The suspect's vehicle crashed into the rear of a nearby home that led to an eight-hour standoff with officers before the 20-year-old driver was shot and killed.
A 19-year-old suspect was taken into custody three hours later. In a death penalty case, he pleaded guilty to killing Deputy Baker and was sentenced to life in prison without parole, plus two 50-year terms for the attempted murders of a Marion County deputy sheriff and a bystander.
A resident who allowed the suspect who killed Deputy Baker to hide overnight in his home was charged with assisting a criminal. The 24-year-old later pleaded guilty, was sentenced to two years in prison and two years probation, and discharged in 2004.
A 21-year-old male who provided two assault weapons to the suspects was sentenced to 40 years in prison and discharged in 2019. Charges against two other passengers in the suspect's vehicle were dismissed.
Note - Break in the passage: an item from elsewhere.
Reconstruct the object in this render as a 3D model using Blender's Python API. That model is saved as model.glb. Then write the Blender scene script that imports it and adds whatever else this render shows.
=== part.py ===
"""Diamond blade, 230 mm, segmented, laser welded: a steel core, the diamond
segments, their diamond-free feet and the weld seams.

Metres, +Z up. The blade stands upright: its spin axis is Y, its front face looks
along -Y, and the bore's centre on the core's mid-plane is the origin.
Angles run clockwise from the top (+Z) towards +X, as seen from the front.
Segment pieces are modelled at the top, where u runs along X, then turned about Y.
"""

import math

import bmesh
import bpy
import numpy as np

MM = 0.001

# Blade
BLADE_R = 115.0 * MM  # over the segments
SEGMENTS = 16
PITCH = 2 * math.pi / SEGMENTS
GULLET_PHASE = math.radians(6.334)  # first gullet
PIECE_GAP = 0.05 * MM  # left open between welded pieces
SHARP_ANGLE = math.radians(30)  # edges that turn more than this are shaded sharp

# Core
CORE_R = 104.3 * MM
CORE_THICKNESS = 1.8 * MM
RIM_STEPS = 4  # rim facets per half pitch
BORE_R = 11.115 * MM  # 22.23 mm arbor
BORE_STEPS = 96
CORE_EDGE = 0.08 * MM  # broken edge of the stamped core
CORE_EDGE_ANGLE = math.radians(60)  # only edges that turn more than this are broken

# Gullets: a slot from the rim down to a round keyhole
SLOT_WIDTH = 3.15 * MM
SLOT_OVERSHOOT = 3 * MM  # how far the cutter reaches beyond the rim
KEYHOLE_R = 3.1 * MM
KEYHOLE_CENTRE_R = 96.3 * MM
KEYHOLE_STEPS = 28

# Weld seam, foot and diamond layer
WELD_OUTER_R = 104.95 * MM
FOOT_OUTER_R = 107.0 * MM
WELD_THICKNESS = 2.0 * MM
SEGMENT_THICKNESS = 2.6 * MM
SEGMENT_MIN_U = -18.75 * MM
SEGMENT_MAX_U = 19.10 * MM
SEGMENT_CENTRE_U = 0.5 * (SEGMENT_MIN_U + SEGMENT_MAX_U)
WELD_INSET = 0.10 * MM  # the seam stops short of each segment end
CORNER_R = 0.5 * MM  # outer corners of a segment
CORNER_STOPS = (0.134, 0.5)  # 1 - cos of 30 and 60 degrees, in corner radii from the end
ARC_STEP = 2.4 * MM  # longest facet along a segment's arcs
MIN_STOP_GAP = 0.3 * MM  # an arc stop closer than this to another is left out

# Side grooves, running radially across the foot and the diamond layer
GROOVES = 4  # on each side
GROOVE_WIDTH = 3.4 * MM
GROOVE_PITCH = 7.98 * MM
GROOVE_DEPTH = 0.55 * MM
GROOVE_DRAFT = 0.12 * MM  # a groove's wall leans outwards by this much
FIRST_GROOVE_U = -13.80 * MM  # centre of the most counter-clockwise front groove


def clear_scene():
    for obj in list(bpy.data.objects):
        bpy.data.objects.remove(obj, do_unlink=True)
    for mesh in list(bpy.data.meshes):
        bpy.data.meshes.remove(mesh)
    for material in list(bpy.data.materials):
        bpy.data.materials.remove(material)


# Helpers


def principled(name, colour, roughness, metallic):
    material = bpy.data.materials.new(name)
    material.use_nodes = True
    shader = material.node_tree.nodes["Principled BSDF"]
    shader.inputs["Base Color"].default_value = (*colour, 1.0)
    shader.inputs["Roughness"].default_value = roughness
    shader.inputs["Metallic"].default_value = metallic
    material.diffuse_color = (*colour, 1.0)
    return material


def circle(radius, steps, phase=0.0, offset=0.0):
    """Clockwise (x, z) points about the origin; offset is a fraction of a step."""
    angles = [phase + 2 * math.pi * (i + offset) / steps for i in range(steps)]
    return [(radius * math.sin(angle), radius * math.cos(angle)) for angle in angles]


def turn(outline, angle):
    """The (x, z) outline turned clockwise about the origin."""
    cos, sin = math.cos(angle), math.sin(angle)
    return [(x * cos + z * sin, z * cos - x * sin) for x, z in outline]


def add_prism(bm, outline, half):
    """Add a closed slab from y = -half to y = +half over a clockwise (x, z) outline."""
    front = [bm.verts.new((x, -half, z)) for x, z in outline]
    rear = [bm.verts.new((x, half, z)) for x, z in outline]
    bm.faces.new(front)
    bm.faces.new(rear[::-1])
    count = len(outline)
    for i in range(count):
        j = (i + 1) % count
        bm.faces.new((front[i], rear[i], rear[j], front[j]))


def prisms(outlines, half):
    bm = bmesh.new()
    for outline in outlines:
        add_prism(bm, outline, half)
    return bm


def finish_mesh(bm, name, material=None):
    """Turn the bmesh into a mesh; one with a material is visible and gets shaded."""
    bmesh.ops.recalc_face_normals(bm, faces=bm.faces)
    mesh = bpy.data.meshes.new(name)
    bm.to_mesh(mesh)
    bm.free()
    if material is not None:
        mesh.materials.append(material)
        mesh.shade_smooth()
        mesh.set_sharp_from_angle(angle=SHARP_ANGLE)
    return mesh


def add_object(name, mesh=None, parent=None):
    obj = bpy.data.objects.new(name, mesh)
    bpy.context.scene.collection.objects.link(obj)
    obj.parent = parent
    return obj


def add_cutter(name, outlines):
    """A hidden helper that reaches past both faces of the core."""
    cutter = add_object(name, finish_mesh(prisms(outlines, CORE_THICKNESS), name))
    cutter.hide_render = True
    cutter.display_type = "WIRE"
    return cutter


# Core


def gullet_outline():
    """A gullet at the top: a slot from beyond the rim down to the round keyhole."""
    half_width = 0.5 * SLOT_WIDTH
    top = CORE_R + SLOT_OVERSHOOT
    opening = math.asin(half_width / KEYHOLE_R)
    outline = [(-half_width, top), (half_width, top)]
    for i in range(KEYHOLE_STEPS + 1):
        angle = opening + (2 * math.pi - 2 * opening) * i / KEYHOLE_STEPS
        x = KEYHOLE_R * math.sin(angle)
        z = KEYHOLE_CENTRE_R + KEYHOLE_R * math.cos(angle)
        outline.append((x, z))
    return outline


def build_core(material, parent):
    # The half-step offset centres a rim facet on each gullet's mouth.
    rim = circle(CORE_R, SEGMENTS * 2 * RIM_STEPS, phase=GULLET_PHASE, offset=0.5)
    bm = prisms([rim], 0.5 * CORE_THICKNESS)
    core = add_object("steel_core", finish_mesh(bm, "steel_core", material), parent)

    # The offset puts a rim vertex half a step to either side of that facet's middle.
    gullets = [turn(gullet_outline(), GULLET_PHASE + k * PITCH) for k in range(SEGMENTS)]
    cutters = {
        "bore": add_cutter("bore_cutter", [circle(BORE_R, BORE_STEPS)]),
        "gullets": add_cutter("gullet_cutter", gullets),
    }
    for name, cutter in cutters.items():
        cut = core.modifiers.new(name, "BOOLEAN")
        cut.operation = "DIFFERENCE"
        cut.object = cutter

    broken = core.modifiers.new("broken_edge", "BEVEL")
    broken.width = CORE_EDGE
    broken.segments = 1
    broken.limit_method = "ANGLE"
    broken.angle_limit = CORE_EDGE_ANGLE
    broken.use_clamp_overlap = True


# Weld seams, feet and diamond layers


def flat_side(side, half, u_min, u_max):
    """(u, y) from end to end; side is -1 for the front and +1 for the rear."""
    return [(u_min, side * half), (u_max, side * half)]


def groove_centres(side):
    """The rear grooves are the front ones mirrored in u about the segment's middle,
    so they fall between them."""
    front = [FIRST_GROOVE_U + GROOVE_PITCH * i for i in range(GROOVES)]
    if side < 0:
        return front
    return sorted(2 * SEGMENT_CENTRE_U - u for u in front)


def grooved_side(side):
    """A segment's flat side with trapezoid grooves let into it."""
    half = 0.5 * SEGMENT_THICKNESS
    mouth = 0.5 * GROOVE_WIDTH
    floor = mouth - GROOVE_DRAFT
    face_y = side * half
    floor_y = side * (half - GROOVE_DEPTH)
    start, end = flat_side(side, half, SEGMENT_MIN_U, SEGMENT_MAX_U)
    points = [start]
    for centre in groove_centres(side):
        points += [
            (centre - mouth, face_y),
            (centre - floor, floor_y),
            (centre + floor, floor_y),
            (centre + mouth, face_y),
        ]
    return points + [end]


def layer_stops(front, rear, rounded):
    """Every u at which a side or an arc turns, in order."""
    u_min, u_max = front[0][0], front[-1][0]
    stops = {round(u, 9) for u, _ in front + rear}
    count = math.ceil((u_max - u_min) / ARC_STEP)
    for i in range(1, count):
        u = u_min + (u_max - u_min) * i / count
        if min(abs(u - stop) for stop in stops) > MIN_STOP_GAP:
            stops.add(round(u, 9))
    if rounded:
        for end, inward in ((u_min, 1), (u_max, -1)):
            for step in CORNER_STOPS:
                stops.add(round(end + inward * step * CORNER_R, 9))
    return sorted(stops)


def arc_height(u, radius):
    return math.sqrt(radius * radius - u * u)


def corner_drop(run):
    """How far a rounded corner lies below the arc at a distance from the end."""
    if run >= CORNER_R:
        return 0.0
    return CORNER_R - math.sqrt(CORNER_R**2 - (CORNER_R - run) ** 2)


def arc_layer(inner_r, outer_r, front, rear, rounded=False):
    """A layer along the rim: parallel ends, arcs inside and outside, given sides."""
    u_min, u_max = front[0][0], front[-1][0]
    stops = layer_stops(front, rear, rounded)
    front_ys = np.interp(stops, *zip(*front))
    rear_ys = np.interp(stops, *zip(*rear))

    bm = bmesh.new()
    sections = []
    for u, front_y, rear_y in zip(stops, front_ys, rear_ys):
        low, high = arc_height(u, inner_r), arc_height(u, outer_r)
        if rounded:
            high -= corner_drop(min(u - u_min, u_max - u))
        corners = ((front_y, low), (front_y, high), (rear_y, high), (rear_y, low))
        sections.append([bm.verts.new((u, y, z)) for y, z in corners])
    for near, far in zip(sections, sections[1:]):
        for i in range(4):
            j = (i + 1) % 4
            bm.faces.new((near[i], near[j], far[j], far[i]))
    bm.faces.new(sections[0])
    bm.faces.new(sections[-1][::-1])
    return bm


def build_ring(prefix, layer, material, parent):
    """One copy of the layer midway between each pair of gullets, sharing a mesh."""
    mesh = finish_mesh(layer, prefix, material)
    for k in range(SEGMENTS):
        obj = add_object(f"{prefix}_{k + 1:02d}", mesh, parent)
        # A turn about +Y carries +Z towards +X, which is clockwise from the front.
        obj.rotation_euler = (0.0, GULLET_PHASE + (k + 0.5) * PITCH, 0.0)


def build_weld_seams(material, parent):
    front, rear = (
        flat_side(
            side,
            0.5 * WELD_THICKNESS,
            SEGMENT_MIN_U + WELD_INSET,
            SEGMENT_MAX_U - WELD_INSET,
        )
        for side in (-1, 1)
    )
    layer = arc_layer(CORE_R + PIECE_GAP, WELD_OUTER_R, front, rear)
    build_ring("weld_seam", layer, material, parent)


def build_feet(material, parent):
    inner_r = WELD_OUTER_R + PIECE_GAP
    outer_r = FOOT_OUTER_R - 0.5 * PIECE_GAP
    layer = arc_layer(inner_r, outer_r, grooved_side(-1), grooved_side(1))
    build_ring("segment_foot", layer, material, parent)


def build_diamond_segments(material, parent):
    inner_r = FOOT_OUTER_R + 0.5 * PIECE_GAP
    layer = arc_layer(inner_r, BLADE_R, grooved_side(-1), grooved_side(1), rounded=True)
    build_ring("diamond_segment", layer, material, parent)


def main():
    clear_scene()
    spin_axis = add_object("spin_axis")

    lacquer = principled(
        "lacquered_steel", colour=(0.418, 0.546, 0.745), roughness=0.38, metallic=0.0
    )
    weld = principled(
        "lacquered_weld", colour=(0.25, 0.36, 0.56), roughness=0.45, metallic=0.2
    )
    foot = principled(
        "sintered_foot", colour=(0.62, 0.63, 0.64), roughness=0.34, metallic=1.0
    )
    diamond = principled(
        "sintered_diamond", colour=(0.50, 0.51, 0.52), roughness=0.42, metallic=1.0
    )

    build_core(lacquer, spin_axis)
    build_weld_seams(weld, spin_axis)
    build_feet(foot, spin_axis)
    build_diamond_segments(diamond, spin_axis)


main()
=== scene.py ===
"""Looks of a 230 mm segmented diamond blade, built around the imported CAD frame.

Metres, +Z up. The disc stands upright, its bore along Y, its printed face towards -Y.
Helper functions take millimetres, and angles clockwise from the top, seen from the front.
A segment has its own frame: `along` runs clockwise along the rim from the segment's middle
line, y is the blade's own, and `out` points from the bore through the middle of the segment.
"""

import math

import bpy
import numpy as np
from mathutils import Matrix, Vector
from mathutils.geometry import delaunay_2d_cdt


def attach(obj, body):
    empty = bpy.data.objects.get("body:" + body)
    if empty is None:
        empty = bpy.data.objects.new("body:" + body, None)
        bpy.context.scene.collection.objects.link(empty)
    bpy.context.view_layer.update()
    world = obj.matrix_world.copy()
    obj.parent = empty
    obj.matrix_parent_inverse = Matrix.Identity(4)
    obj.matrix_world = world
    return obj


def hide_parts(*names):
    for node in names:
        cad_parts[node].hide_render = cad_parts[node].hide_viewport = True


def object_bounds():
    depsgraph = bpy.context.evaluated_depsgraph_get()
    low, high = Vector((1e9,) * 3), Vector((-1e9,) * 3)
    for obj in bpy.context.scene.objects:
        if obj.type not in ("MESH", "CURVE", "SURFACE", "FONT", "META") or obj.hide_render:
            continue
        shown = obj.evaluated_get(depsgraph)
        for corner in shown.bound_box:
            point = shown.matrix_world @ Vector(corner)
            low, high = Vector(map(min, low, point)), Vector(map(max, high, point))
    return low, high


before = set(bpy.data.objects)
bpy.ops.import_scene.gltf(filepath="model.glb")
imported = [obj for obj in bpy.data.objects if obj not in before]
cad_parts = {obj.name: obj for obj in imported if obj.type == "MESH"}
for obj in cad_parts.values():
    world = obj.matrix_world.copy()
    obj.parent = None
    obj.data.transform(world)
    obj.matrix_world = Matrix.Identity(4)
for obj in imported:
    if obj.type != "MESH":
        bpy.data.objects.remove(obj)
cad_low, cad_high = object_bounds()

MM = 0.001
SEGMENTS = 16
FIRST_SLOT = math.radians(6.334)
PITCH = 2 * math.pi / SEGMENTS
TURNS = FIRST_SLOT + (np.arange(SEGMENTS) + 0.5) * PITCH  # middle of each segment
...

Deputy Sheriff Baker, from Indianapolis, began his career as a telecommunicator with the Marion County Sheriff's Department in 1995, then as a special deputy before serving as a deputy for over two years. He was posthumously awarded the agency's Medal of Honor and Purple Heart.
He was single and survived by his parents, brother and two sisters. His father served as a lieutenant with the Indiana University-Purdue University Indianapolis Police Department and was previously the chief of the Albion Police Department in Michigan.